3.14. Interpreting Decision Trees#
As we have seen, decision trees can be used for classification (predicting a class) or regression (predicting a number). In addition to making predictions machine learning models such as decision trees can also be used to gain insights and understand trends in a dataset.
Let’s look at the avocado data. Recall this data contains the following columns:
Month: The month
TotalVolume: The volume of avocados sold that day
Type: The type of avocado we are calculating the average price for (0: conventional, 1: organic)
Year: The year
AveragePrice: The average price of a single avocado on that particular day
Here is the regression tree that was constructed from the data:
Looking at this diagram we can get an idea of how the model ‘thinks’. You can
see that the first decision this model makes is to split on the type of avocado
Type <= 0.5. Typically the most important features are towards the top of
the tree.
If you look at the values in the leaves, you’ll notice that avocados on the left side of the tree are cheaper than the avocados on the right side of the tree.
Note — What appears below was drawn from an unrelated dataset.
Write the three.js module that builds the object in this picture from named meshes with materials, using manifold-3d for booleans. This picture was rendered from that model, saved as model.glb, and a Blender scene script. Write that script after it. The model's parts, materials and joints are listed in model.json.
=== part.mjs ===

This leads us to the following insight:
Organic avocados are typically more expensive than conventional avocados
Another trend you’ll notice is that the decision Year <- 2016.5 comes up on
both sides of the tree.
If you look at the average of the avocado values on the left and right side of these splits, you’ll see that avocados on the left are cheaper than avocados on the right. This leads us to the following insight:
Avocados sold in 2017 or later were more expensive that avocados sold in 2016 and before, i.e. the price of avocados have increased
These are just some examples of insights that can be drawn from a decision tree.